Only one stretch of the data below should be repeated: the lines from the line containing "Write part 3" through the line containing "floor just under", inclusive, exactly as they are.

# [Material to process]
------------------------

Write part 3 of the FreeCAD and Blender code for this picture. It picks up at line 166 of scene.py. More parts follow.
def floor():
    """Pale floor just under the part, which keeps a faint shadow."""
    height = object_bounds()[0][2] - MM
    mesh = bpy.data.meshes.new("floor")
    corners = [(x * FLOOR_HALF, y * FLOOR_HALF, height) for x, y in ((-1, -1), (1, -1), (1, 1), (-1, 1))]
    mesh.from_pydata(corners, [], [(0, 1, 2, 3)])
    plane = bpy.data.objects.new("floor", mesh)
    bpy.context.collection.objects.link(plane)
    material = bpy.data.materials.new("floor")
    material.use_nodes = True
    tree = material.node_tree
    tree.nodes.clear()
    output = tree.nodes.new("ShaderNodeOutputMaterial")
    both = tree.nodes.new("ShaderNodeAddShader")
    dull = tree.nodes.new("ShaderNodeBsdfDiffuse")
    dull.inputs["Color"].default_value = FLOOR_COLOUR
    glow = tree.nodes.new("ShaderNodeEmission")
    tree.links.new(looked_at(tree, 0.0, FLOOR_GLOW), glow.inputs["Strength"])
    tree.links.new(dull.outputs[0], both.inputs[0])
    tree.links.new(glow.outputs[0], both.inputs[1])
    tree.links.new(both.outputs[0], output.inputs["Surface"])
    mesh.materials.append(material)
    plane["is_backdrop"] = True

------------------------

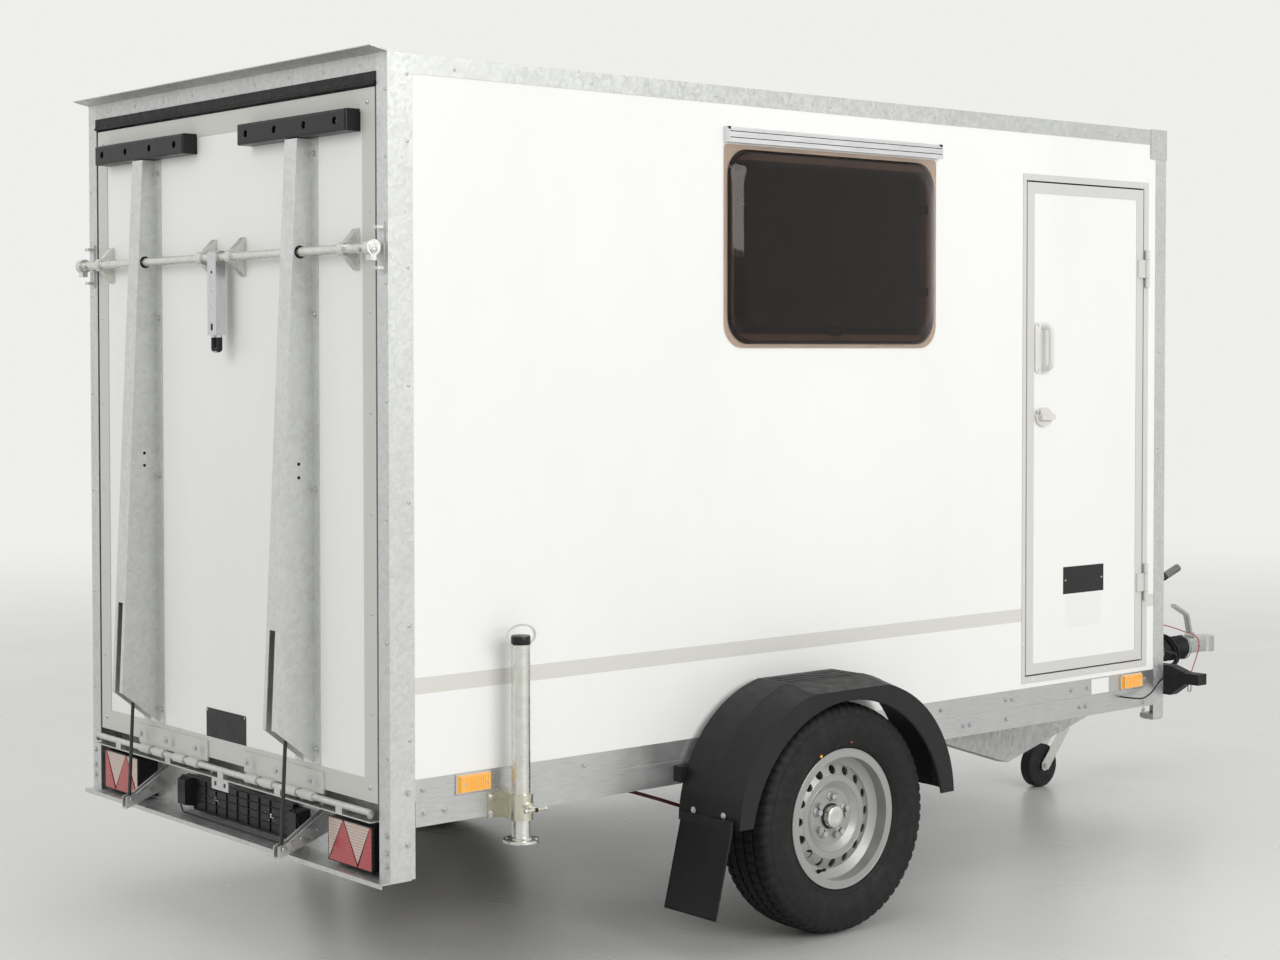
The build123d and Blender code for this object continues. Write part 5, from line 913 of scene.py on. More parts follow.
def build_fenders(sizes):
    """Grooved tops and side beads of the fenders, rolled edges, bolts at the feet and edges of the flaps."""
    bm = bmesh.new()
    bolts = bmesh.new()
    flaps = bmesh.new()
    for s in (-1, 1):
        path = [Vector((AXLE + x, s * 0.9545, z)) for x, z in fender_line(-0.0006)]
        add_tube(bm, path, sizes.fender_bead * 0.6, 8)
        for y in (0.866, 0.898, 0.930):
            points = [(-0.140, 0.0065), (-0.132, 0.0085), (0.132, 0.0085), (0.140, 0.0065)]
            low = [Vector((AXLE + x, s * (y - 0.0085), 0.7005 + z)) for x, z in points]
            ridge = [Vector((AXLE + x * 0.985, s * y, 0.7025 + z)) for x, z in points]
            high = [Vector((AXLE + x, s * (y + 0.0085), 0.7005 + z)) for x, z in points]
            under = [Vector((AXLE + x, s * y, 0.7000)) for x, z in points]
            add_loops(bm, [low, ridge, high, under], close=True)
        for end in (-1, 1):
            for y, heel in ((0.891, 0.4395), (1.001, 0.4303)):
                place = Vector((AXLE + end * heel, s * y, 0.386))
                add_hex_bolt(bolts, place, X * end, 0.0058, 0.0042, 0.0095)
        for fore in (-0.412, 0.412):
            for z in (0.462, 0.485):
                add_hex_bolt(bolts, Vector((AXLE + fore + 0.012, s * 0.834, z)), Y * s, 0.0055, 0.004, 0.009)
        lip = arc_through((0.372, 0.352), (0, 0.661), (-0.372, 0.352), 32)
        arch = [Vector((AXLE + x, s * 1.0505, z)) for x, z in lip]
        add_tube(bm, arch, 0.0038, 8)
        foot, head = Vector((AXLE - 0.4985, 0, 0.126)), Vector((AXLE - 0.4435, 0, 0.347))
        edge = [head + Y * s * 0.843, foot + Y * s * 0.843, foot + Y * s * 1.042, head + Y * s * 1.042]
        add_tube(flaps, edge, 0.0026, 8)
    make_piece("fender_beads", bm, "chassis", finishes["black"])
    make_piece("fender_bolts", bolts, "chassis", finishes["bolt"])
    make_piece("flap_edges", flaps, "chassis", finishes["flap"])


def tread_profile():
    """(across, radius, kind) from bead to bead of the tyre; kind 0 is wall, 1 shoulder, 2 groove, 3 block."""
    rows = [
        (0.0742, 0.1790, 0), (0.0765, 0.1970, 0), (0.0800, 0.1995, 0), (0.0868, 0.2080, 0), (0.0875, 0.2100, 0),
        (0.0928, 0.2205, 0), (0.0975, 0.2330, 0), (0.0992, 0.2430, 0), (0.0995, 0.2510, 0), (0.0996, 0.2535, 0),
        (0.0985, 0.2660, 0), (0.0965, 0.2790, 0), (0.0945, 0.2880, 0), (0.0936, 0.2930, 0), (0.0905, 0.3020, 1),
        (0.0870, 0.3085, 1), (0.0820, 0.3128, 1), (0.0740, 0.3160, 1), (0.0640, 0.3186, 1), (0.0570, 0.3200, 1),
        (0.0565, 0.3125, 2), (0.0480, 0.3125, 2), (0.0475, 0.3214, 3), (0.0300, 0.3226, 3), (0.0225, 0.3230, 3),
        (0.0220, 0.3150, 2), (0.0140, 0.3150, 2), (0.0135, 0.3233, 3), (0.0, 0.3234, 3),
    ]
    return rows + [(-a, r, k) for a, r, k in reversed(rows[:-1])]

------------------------

# [Result for this exercise]
Write part 3 of the FreeCAD and Blender code for this picture. It picks up at line 166 of scene.py. More parts follow.
def floor():
    """Pale floor just under the part, which keeps a faint shadow."""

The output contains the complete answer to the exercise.